Using this data, the state sets market rates at the 75th percentile in each of the 20 categories in each county. For example, if the surveys showed there were 100 children whose parents paid for childcare in a certain county, the market rate would be the 75th rate (counting from the bottom) paid for an individual child there. After that, a similar formula is used to come up with a state market rate, which is almost always higher (and sometimes much higher) than the individual county market rates.

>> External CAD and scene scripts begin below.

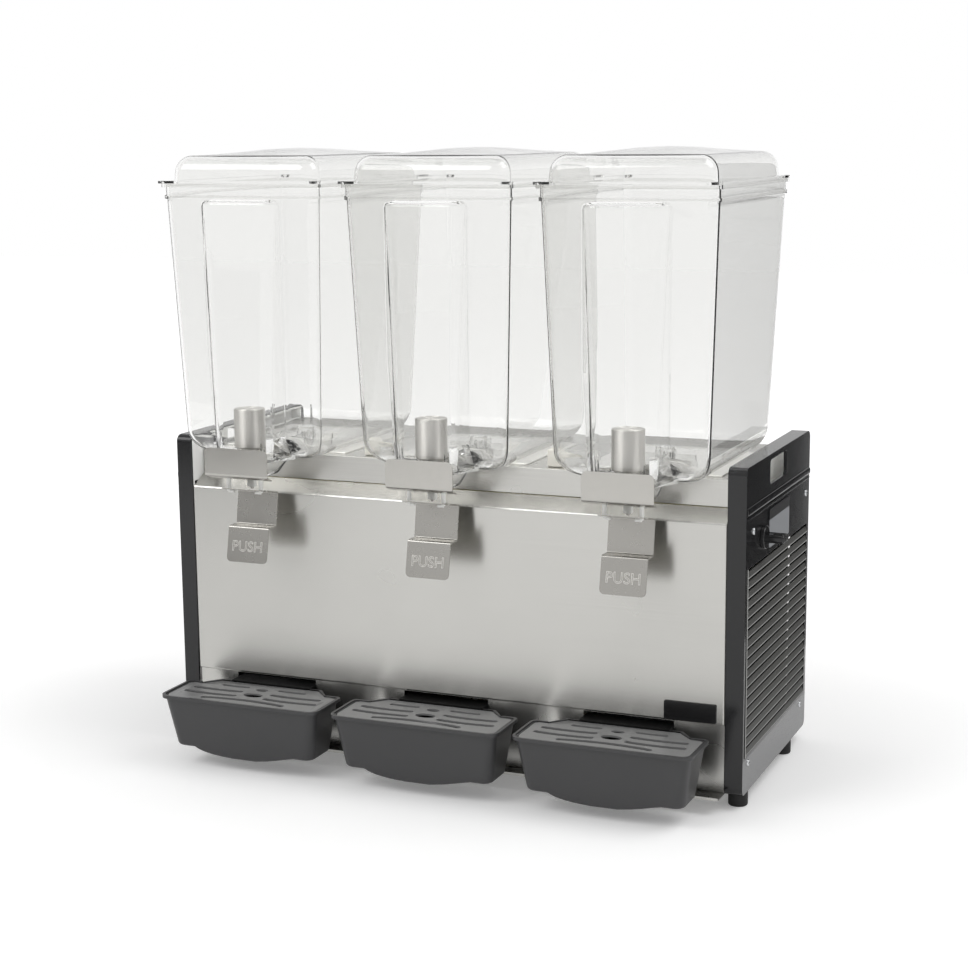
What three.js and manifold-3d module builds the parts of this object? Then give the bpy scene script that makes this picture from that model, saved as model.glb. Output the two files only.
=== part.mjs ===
// Refrigerated drink dispenser with three clear bowls, steel push levers and drip trays.
// Millimetres, +Z up. The case front is at y = 0 while modelling, and the rear is towards +Y.
import * as THREE from 'three';
import { mergeVertices } from 'three/addons/utils/BufferGeometryUtils.js';
import Module from 'manifold-3d';

const wasm = await Module();
wasm.setup();

// Case
const caseWidth = 640;
const caseDepth = 262;
const footHeight = 15;
const footRadius = 10;
const footFrontY = 22;
const footBackInset = 62;
const sideHeight = 333;
const sideThickness = 19;
const sideSkin = 3;
const sideCornerRadius = 8;
const sheet = 1.5;
const clearance = 0.3;
const overrun = 6;
const baseLipReach = 19;
const panFlangeHeight = 9;
const frontPanelBottom = 87;
const frontBendDrop = 38;
const frontSlopeDepth = 24;
const frontSlopeRise = 11;
const plinthFront = 3;
const plinthHeight = 88;
const deckDrop = 18;
const deckBand = 26;
const deckLip = 1.5;
const deckLipWidth = 3;
const rearPanelGap = 0.7;
const ventCount = 9;
const ventPitch = 14;
const ventSlot = 5;
const ventLength = 150;
const ventBottom = 60;

// Side panel details
const louverCount = 19;
const louverBottom = 48;
const louverDrop = 104;
const louverFront = 14;
const louverBackInset = 10;
const louverGapShare = 0.55;
const ribDrop = 49;
const ribHeight = 9;
const ribProud = 1.5;
const handHoleFront = 91;
const handHoleLength = 68;
const handHoleDrop = 31;
const handHoleHeight = 25;
const handHoleRadius = 3;
const pocketDrop = 52;

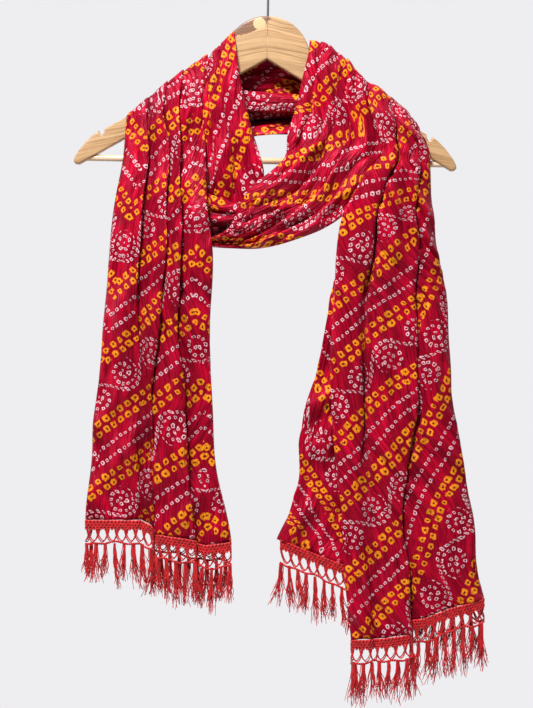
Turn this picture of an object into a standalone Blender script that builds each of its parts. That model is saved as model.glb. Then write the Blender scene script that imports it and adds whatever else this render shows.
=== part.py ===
"""A long printed stole with a fringed band at each end, wound once round a wooden hanger.

Metres, +Z up, the camera's side is -Y. The origin is the inner top of the hook.
The stole is one strip of cloth, drawn as two ribbons: a ribbon is a list of stations along
the strip, and each station names the cross-section that the pleats have there.
"""

import math
from collections import namedtuple

import bmesh
import bpy
from mathutils import Matrix, Vector

MM = 0.001
NAME = "dupatta_stole_on_hanger"

# Cloth
WALL = 1.2
SEAM = 1.3
HEM_GAP = 0.7
COLUMNS_PER_FOLD = 2

# Hanger
WOOD = 12.0
HEAD_RADIUS = 50.6
HEAD_Z = -129.4
HEAD_APEX = 0.4
HEAD_SHOULDER = (50.1, -6.5)
TILT = 1.06
MITRE = 0.3
ARM_TOP_END = (187.5, -84.1)
NOTCH = ((188.4, -88.8), (190.4, -91.6), (192.8, -90.6), (194.5, -86.5))
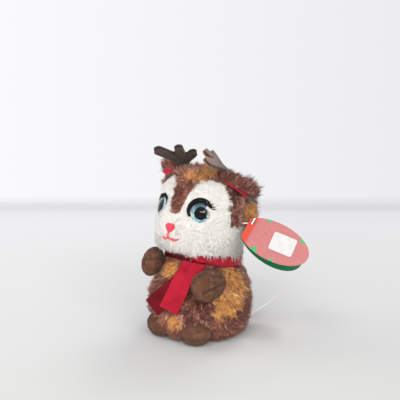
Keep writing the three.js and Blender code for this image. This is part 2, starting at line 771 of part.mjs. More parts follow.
function eyeLens() {
  const base = EYE_RADIUS;
  const radius = (base * base + LENS_RISE * LENS_RISE) / (2 * LENS_RISE);
  const sweep = Math.asin(base / radius);
  const outline = [new THREE.Vector2(0, lensBack)];
  const rows = 5;
  for (let i = 0; i <= rows; i++) {
    const angle = sweep * (1 - i / rows);
    const across = i === rows ? 0 : radius * Math.sin(angle);
    outline.push(new THREE.Vector2(across, lensBack + LENS_RISE - radius * (1 - Math.cos(angle))));
  }
  return placed(new THREE.LatheGeometry(outline, 24).rotateX(Math.PI / 2), eyeFrame);
}

function eyeDisc() {
  const plate = toSolid(disc(EYE_RADIUS, discBack, discBack + EYE_DISC, 20));
  const shank = toSolid(disc(SHANK_RADIUS, shankEnd, discBack + EYE_DISC / 2, 8));
  return placed(toGeometry(plate.add(shank)), eyeFrame);
}

function eyeWasher() {
  const plate = toSolid(disc(WASHER_RADIUS, washerTop - WASHER_THICKNESS, washerTop, 12));
  const bore = toSolid(disc(SHANK_RADIUS + SEAM_GAP, washerTop - 2 * WASHER_THICKNESS, washerTop + 1, 8));
  return placed(toGeometry(plate.subtract(bore)), eyeFrame);
}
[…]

And therein lies a key to Buncombe’s troubles. Because unless there are at least 50 private-pay children in a given category, the higher state market rate is automatically used. As a result, largely rural Madison County receives higher subsidy payments than neighboring Buncombe. In Madison, all 20 categories use the higher state market rate. In Buncombe, 16 of the 20 categories are below the state market rate.
Expired
If all that weren’t enough, Buncombe County faces yet another hurdle: The data used to set the rates being paid to local child-care providers is based on 1997 surveys. Although the law requires new rate surveys every two years, lawmakers are under no obligation to adopt them. In recent years, a persistent state budget crunch has deterred the General Assembly from taking such action, Pike explains. Simply adopting current rates would go a long way toward correcting the problem, proponents say.

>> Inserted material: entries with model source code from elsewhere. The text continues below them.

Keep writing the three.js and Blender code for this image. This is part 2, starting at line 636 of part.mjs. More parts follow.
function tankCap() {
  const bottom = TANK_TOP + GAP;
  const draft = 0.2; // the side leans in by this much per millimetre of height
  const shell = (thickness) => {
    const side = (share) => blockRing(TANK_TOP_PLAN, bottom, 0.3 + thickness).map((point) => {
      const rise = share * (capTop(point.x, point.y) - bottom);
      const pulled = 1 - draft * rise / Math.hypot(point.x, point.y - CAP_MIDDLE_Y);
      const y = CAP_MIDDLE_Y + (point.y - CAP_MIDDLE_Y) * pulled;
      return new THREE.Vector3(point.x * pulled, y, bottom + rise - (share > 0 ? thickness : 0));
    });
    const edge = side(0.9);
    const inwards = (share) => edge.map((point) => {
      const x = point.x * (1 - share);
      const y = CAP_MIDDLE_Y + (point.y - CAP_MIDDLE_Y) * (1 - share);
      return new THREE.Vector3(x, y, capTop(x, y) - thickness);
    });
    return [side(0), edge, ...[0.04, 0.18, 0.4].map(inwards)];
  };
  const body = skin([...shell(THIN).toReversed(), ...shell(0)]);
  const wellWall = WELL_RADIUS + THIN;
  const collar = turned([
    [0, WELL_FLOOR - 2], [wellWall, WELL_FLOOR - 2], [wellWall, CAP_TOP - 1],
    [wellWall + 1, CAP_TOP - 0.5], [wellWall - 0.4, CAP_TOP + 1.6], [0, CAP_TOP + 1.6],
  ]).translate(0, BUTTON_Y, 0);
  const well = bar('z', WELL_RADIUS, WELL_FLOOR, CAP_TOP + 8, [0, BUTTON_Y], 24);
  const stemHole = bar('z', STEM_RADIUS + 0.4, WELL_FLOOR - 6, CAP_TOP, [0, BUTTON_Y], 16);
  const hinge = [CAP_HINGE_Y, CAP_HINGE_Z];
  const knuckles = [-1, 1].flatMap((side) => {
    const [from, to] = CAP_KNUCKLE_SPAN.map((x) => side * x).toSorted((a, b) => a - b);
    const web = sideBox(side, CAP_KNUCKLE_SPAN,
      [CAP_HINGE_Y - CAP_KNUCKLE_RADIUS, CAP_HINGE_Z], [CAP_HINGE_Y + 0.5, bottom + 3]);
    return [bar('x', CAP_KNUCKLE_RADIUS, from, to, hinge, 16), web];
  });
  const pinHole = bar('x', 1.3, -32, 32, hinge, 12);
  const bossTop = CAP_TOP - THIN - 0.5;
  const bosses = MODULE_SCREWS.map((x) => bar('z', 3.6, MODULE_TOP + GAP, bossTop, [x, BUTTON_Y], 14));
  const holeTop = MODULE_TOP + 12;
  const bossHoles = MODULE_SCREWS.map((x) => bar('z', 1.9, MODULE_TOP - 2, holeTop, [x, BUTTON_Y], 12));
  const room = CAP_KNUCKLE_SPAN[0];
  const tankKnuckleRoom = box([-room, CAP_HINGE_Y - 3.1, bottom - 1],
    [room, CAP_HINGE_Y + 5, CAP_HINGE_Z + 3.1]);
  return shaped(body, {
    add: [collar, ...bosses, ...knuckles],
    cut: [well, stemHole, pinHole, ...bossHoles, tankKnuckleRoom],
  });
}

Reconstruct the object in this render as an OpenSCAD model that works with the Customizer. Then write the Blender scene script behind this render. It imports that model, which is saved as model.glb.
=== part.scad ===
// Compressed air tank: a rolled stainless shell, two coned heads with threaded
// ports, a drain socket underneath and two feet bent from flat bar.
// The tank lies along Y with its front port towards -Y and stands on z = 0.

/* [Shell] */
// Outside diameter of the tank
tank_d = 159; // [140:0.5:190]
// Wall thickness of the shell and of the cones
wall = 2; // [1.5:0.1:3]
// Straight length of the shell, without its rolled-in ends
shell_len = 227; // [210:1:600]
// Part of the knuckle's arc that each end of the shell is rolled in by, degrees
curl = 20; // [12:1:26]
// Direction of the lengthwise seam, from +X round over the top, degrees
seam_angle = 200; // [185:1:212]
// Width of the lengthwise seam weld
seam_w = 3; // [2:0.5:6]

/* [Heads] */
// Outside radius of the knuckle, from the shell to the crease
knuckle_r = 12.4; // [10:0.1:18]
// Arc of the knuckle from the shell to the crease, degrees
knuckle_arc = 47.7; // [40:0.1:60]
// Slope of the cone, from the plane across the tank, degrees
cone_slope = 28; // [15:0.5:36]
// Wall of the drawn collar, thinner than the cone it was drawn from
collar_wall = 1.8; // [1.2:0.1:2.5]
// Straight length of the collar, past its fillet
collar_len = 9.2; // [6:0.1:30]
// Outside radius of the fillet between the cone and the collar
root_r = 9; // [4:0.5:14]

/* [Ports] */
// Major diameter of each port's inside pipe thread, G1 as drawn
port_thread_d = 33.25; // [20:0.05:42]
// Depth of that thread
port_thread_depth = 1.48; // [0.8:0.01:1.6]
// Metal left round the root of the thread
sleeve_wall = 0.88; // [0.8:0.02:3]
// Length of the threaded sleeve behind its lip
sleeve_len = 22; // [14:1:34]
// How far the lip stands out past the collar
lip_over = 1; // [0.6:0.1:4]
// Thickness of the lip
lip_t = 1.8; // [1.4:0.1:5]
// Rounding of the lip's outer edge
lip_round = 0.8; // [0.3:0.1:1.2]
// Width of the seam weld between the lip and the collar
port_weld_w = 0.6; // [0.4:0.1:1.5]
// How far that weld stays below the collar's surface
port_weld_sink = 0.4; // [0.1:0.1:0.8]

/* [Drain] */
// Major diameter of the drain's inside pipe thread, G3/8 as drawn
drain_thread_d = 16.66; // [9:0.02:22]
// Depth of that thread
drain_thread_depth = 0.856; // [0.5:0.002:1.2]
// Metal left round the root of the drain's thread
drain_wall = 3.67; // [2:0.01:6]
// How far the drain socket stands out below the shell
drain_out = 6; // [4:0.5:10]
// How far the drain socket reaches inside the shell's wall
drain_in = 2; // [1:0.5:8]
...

But beyond the sea of numbers lie the very real predicaments faced by all too many local families. In a short DVD produced by Buncombe County child-care advocates, Danielle, a mother of three whose children attend the Asheville City Schools Preschool on vouchers, sums up the dilemma this way: “All I know is, if I’m not able to work and my child loses their spot — especially the child with autism, that’s my biggest concern right now,” she says, close to tears. “In May my son’s voucher will expire, and I will have to face what will happen. And I don’t know what that situation is going to be.” If the voucher is not renewed, she notes, “I will have to totally rearrange my life. It could … mean moving in order to get a cheaper house, in order to afford to keep them in a program — and that’s pretty scary for me.”